Peter Travers, writing for Rolling Stone, gave the film an equally negative review, writing, "There's been so much negative insider buzz about Brooke's 'Brenda' that you might be harboring a hope that the damned thing turned out all right. Get over it. Brenda Starr is not as bad as the also-rans that Hollywood traditionally dumps on us before Labor Day... it's a heap worse."

Janet Maslin, in The New York Times, commented, "This would-be comic romp is badly dated in several conspicuous ways. Its cold war villains are embarrassingly outré (even allowing for the film's 1940's look, in keeping with the peak popularity of Brenda Starr as a comic strip heroine)...most dated of all is Brenda herself, the 'girl reporter' who worries chiefly about not running her stockings or breaking her high heels, and who in one scene actually uses a black patent leather handbag as a secret weapon."
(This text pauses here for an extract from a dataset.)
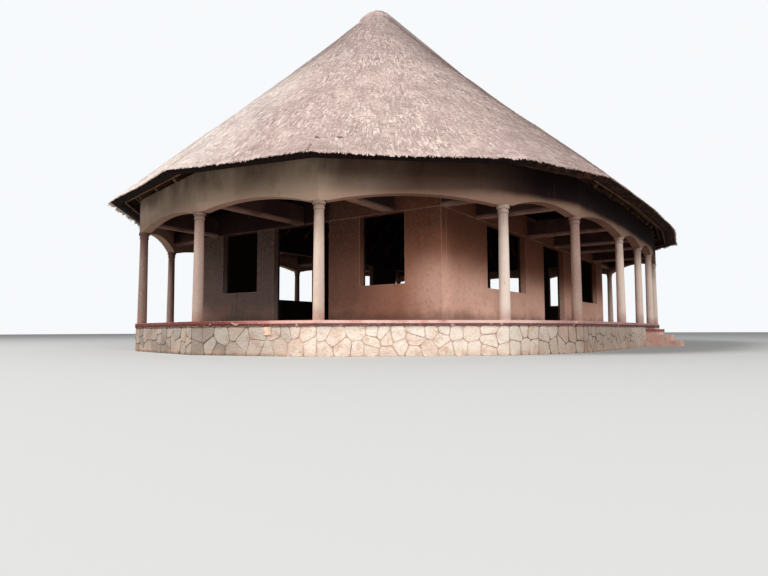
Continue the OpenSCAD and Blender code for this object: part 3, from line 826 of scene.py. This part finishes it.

Pamela Bruce, in The Austin Chronicle, was highly critical of Brenda Starr: "After gathering dust for five years, some studio executive decided that there just isn't enough dreck in the world and decided to unleash Brenda Starr upon us poor, unsuspecting mortals."

==Home video==
The film was released on both VHS and DVD formats.

The DVD version is available for purchase in two variations; one for all regions and another for region 2. The film is presented in full frame, 1.33:1 format, with English Dolby Digital stereo sound.

The title was also made available for streaming in the digital format.